Eccentric Lives : ' Memorials without mercy '. The Daily Telegraph Book of 21st Century Obituaries.

It used to be that, when you died, what you wanted was an obituary in a good newspaper, not that you'd be around to savor it.

Since the introduction of the smartphone, the stakes have been raised. '' I got a breaking news alert when I croaked,'' some overachiever has surely bragged in the great beyond. ''How about you?''

Obituaries in  newspapers like The New York Times have loosened up in the past few decades. Resume virtues, like being the inventor of Velcro, still matter most, but eulogy virtues, like being able to mimic an old school bus starting up, are sneaking in as well.

One newspaper led this shift in tone : The Daily Telegraph in London. It was the Telegraph's inspiration, beginning in the 1980s, to treat obituaries as an essential comic form.

The paper's cheeky, truth-dealing obits have inspired a cult leadership. The books that collect them, with titles devoted to ''Rogues,'' ''Heroes and Adventurers,'' '' Naval Obituaries,'' ''Sports'' and so on, are oddly uplifting, better than edibles, to tuck into before bed.

The latest Telegraph collection is titled ''Eccentric Lives.'' It's a book about oddballs and joy-hogs and the especially drunken and/or irascible, and it may be the best yet.

The English journalist Jessica Mitford, in her letters, said the slogan for her funeral would be ''brevity followed by levity.'' The Telegraph seems to bide by similar rules.

Among the notices is one for the 17th Viscount Mountgarret who, in 1982, became outraged that a hot-air balloon was flying over his grouse moor in Yorkshire. He began to pepper the balloon and its occupants with his shotgun, hitting the pilot in the neck.

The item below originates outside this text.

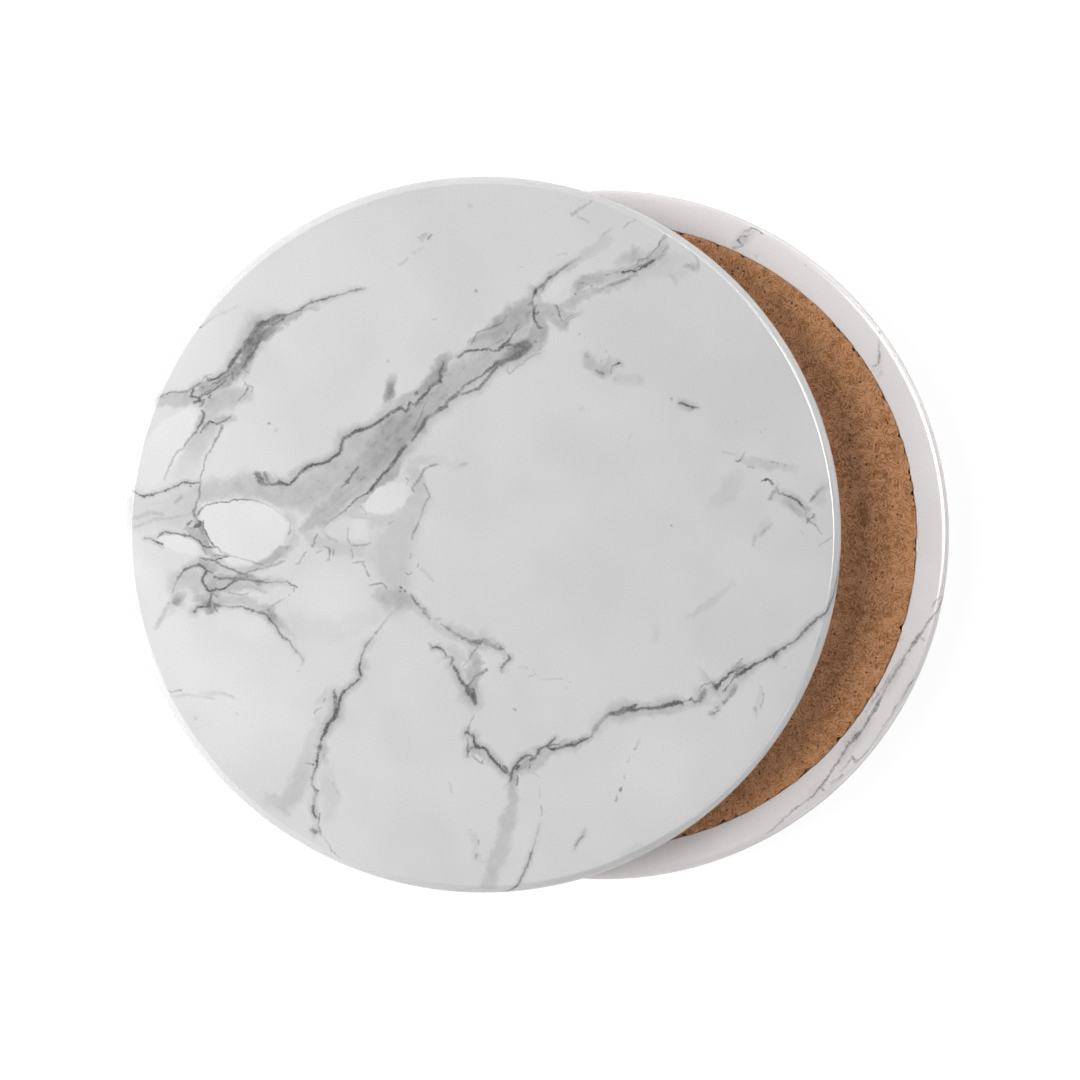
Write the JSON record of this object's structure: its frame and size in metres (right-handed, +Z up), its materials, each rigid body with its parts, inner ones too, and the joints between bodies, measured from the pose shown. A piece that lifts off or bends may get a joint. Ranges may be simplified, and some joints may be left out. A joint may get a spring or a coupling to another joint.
{
  "type": "drink coaster",
  "caption": "Round ceramic drink coasters with a marbled glazed face and a cork pad set in the underside, lying as a loose overlapping pair, one face up and one turned over.",
  "frame": {"origin": "on the table under the middle of the pair, halfway between the axes of the two coasters", "axes": "+Z up from the table, +X from the upper coaster's axis towards the lower coaster's axis, +Y away from someone who sees the upper coaster on the left"},
  "size_m": [0.1172, 0.1, 0.018],
  "materials": {
    "marbled_glaze": "satin",
    "cork": "matte",
    "glue": "satin"
  },
  "bodies": {
    "lower_coaster": {"lower_tile": "marbled_glaze", "lower_glue_sheet": "glue", "lower_cork_pad": "cork"},
    "upper_coaster": {"upper_tile": "marbled_glaze", "upper_glue_sheet": "glue", "upper_cork_pad": "cork"}
  },
  "joints": [
    {"name": "upper_coaster_lift", "type": "slide", "parent": "lower_coaster", "child": "upper_coaster", "axis": [0, 0, 1], "range_m": [0, 0.04]}
  ]
}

[The others ducked] Mountgarret was fined and had his shotgun license temporarily withdrawn.

The obit goes on to say that his friends loved Mountgarret, because he was an entertaining character :

At the end of a day's shooting, his guests would retire to his house near Harrogate, where they might be invited to participate in one of their host's favorite pastimes, indoor golf.

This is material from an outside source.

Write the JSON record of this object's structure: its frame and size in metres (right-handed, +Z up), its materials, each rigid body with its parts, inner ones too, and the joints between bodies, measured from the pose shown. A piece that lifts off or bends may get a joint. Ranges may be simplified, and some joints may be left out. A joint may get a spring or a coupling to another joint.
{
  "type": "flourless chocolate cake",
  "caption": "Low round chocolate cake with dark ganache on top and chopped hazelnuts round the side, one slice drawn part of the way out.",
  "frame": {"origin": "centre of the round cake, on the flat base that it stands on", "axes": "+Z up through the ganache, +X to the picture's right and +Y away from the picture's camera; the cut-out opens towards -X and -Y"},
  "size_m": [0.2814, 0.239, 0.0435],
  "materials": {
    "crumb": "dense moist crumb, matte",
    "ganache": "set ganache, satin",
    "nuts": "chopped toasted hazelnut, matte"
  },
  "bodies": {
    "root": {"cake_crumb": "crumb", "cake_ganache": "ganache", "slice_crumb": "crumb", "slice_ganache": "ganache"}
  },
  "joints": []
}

Mountgarret would appoint a certain feature - his double bed, for example - as the ''hole.'' The players would then chip their golf balls through the house [up the stairs, if necessary], occasionally damaging the contents as they did so.

Another obit is devoted to Eileen Fox, a former bohemian who was a well-known personage - plump, untidy and always carrying plastic bags full of her things - on London's Shaftesbury Avenue.

Fox ''made everyone else's business her own, often to their intense irritation.'' A patriot, she rarely heard ''Rule Britannia'' without taking off her clothes. She was a popular film extra, ''specializing in crowd scenes that called for gummy medieval serfs.''

Fox, ''a frequent menace to British diplomats,'' sued the British Airways, claiming to have been bitten on the bottom by a flea. At the same time, ''she was a generous woman, fond of the young and earnest in her desire to help.''

There aren't many famous people in the book.One sort of famous one is Mark E. Smith, the belligerent lead singer with the band the Fall, who died in 2018.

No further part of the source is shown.